How to evaluate ROI without oversimplifying the business case
Retail leaders should avoid evaluating ERP automation only through labor savings. The broader value comes from reduced stock imbalances, faster exception resolution, lower reconciliation effort, improved invoice accuracy, better supplier coordination, stronger auditability, and more reliable operational analytics. These outcomes directly affect margin protection, working capital, and service performance.
There are also tradeoffs. Standardization can expose local practices that teams believe are necessary for speed. Some process variants will remain valid due to format, region, or regulatory differences. Middleware modernization requires upfront architecture discipline. AI-assisted workflows require governance and model monitoring. The strongest programs acknowledge these realities and build a phased roadmap rather than promising instant transformation.

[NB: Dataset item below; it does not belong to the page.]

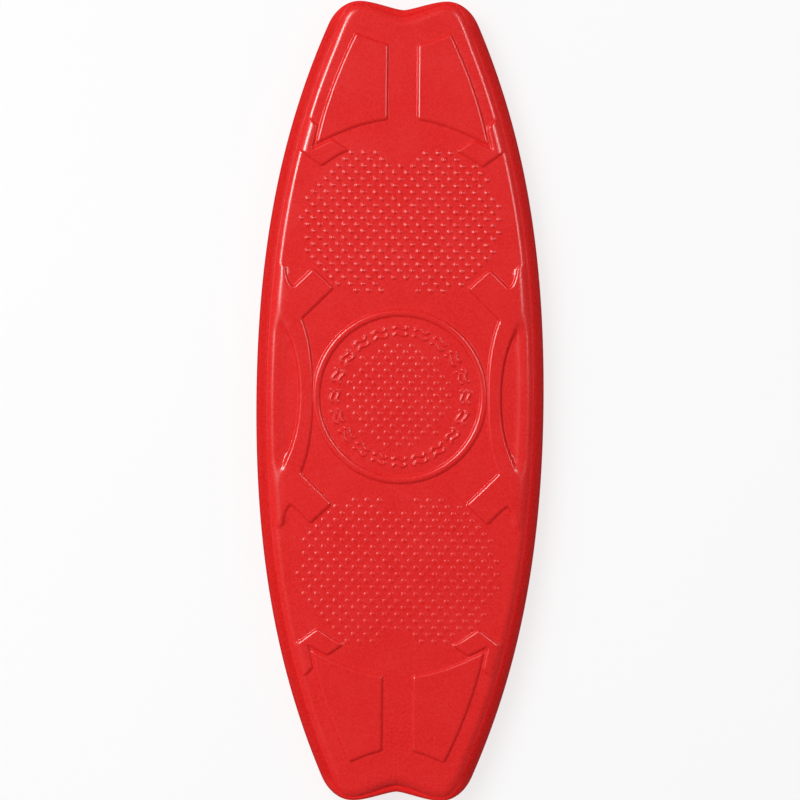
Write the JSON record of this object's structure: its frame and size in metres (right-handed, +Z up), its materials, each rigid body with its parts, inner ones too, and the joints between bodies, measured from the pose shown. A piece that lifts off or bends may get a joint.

For most retailers, the practical objective is not absolute uniformity. It is controlled standardization: common workflows, common data definitions, common visibility, and governed exceptions. That is what enables connected enterprise operations across stores and distribution centers.
Executive takeaway
Retail process standardization with ERP automation is best approached as enterprise workflow modernization, not as a collection of disconnected automation projects. The winning model combines ERP workflow optimization, middleware modernization, API governance, process intelligence, and AI-assisted operational automation within a scalable governance framework.
For CIOs, CTOs, operations leaders, and enterprise architects, the priority is to engineer a repeatable operating model that connects stores, distribution centers, finance, procurement, and digital channels through intelligent process coordination. When that foundation is in place, retailers gain more than efficiency. They gain operational visibility, resilience, and the ability to scale execution without multiplying complexity.